Murray meets with A.J. to pick up the stereo. The very dodgy-looking A.J. is clearly no relation to Quincy Jones, but Murray is oblivious to the clues. Murray asks A.J. if he can arrange a meeting with Quincy to play him a demo of the band. After hearing the track A.J. offers to use his contacts to get some CDs made and Murray eagerly accepts the offer.

On another double date, Lisa aggressively comes onto Bret once again while Jemaine tries awkwardly to make headway with a clearly uninterested Felicia. When Bret tries to leave, Lisa goes with him and invites herself up to the apartment. Lisa demands sex, but Bret refuses. Another music video begins, and Bret sings "A Kiss Is Not A Contract".

The next morning Jemaine queries Bret as to how he managed to get Lisa wanting sex from him. Bret tells him that all he did was say he didn't want it. Meanwhile Murray has received the new CDs from A.J. and sets up a street stall to sell them. The only person who buys one however is an excited Mel.

Bret and Jemaine visit Dave for some advice. Bret wants to know how to deal with Lisa. Dave tells him it is his duty to give in to her demands.

On their next date, Lisa tells Bret that she is a Delta Force sniper and that she is being deployed to Iraq the next day. She successfully convinces him that the least he can do is sleep with her on her last night before going to war.

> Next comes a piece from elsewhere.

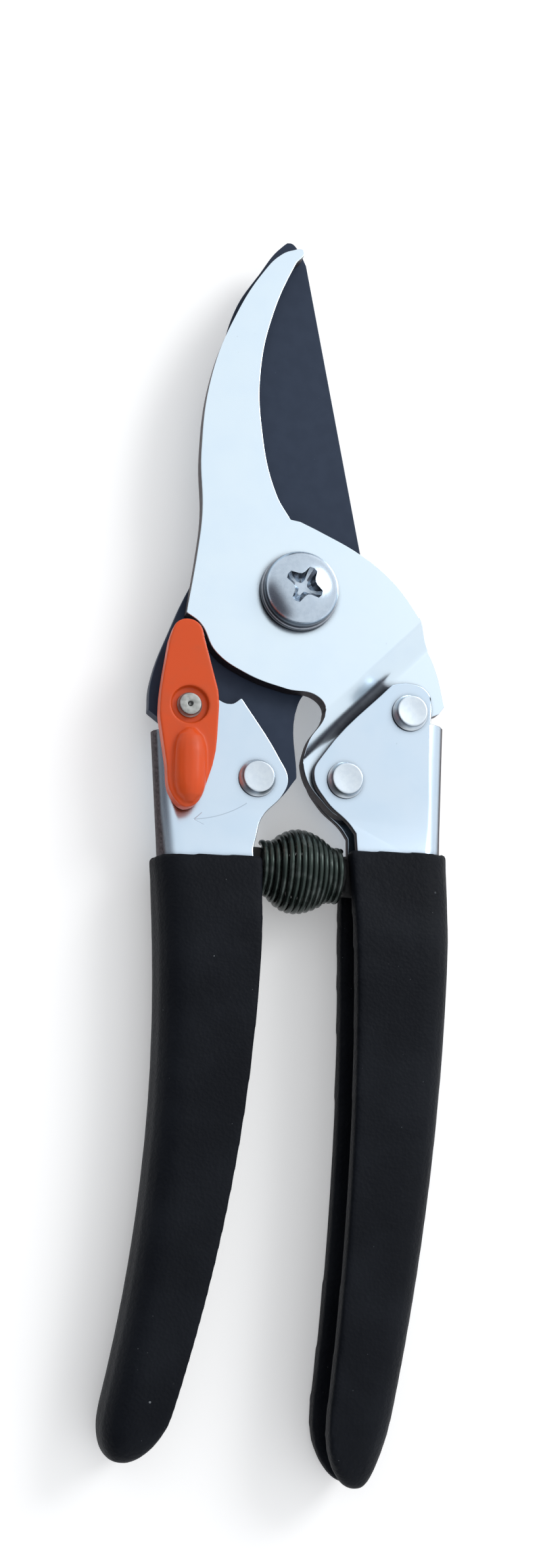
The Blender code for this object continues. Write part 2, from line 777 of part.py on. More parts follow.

The sex that results leaves Bret feeling violated. Elsewhere Jemaine tries out Bret's technique on Felicia, telling her that he doesn't want to have sex. However it backfires when she agrees that she doesn't want to sleep with him either.

Murray reports to the band on his disappointing sales. When they examine the boxes of CDs, they discover that A.J. has cheated them: all but one are filled with sawdust. Later Bret and Jemaine see Lisa back working at the bakery. When Bret questions her, she dumps him. There is some good news however. Murray has found a way to recoup some of the money they lost on the CD deal. He sells them to Dave, who plans to delete the music tracks and resell them as blank CDs.

==Songs==
The following songs are featured in this episode:

=== "Foux du Fafa" ===

"Foux du Fafa" (a.k.a. Foux Da Fa Fa), is sung in French but consists almost entirely of beginner French phrases such as "Où est la bibliotheque?" (Where is the library?) that the Conchords try to make sound seductive, many of which contain grammatical errors. Their efforts are stopped short when Jemaine cannot understand the phrase "Où est la piscine?" (Where is the swimming pool?). The title itself, "Foux du Fafa", is a nonsense phrase and has no meaning in French. The visuals that accompany this song are in the style of a 1960s Scopitone music video.

=== "K.I.S.S.I.N.G." ===
'"K.I.S.S.I.N.G." (a.k.a. A Kiss Is Not a Contract) is sung by Bret after Lisa wakes him to solicit sex. The song talks about how kissing shouldn't necessarily lead to anything else. The video that accompanies the song mimics the style of the video for the Serge Gainsbourg song "Ballade De Melody Nelson".

Also, there is an instrumental version of "Rock the Party" heard at the beginning of Bret and Lisa's second date.

==Cultural references==
The episode contains several references to the film Top Gun and the concept of a 'wingman' where one friend helps another get dates, although Jemaine claims not to know the film.

At one point, Murray asks for examples of records Quincy Jones made. Bret then mentions Michael Jackson's Off the Wall, which Murray mistakes as a comment about Michael Jackson's legendary antics.

==Filming locations==
The cafe scenes were filmed at Fabiane's Cafe and Pastry in Williamsburg, Brooklyn.

The outdoor scenes during the song "Foux du Fafa" were filmed in McGolrick Park in Greenpoint, Brooklyn.